The 242nd Infantry Division (242. Infanterie-Division) was a division of the Imperial German Army during World War I. The division was formed on January 16, 1917, and was part of the last large wave of new divisions created during World War I.  The division was assembled over the next two months from elements from other units.  Its core was the 9. Württembergisches Infanterie-Regiment Nr. 127, a regular infantry regiment from the Kingdom of Württemberg, as well as a brigade headquarters from a regular Württemberg infantry division.  To this were added two newly raised Württemberg infantry regiments, along with cavalry, artillery, engineers and support units.  The division was considered a Württemberg infantry division and received its initial troops and replacements from that kingdom.
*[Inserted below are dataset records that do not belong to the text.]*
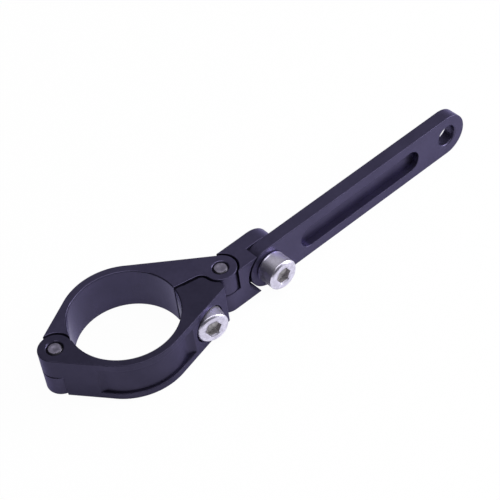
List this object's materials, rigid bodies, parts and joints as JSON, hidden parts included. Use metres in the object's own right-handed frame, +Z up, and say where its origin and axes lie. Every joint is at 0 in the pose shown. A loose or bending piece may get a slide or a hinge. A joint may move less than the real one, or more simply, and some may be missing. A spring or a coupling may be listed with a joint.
{
  "type": "headlight mounting bracket",
  "caption": "Hinged clamp ring for a fork tube with a swivelling knuckle block and a long slotted arm that carries one side of a headlight.",
  "frame": {"origin": "centre of the fork bore, midway between the ring's bottom and top faces", "axes": "+Z up along the bore, +X towards the knuckle pin, +Y towards the half of the ring that carries the knuckle and the arm"},
  "size_m": [0.2004, 0.0509, 0.019],
  "materials": {
    "anodised_aluminium": "black anodised, satin, with a faint violet cast",
    "pin_steel": "ground pin steel",
    "screw_steel": "bright stainless steel, turned"
  },
  "bodies": {
    "clamp": {"clamp_carrier_half": "anodised_aluminium", "hinge_pin": "pin_steel", "knuckle_pin": "pin_steel"},
    "cap": {"clamp_cap_half": "anodised_aluminium", "clamp_screw": "screw_steel"},
    "block": {"knuckle_block": "anodised_aluminium", "pivot_screw": "screw_steel"},
    "arm": {"arm": "anodised_aluminium"}
  },
  "joints": [
    {"name": "clamp_close", "type": "hinge", "parent": "clamp", "child": "cap", "pos_m": [-0.0285, 0, 0], "axis": [0, 0, 1], "range_deg": [0, 0.85]},
    {"name": "knuckle_swivel", "type": "hinge", "parent": "clamp", "child": "block", "pos_m": [0.041, 0, 0], "axis": [0, 0, 1], "range_deg": [-50, 13]},
    {"name": "arm_tilt", "type": "hinge", "parent": "block", "child": "arm", "pos_m": [0.05949, 0.00393, 0], "axis": [0.2079, -0.9781, 0], "range_deg": [-60, 60]}
  ]
}
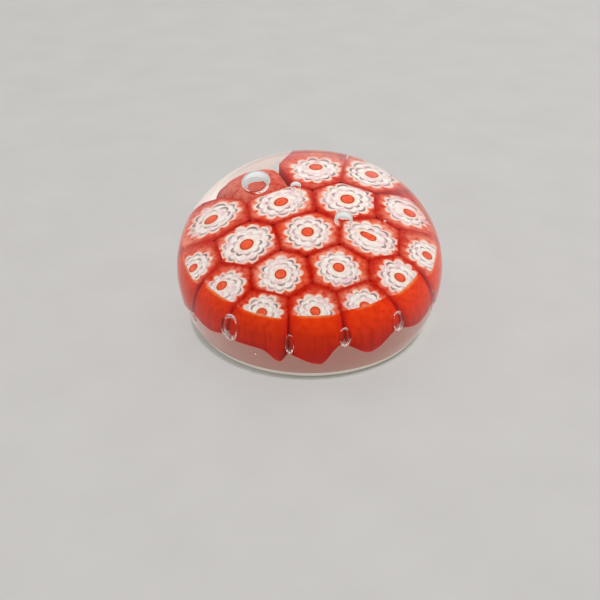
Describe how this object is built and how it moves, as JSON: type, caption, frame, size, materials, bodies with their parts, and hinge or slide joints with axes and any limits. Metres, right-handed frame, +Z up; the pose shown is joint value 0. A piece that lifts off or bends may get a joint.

The division entered the trenchline in a quiet sector of Lorraine in March 1917, and after a period of orientation, was sent to fight in the Second Battle of the Aisne, also called the Third Battle of Champagne.  It spent the rest of 1917 and the first part of 1918 in positional warfare near Reims and in a defensive fight near Verdun.  In 1918, the division participated in the German spring offensive, in the region of Montdidier-Noyon.  The division was on the defensive thereafter, including during the Allied Hundred Days Offensive. The division was demobilized in 1919. In 1917, Allied intelligence rated the division a good division with high morale, but by 1918 it was rated a third class division.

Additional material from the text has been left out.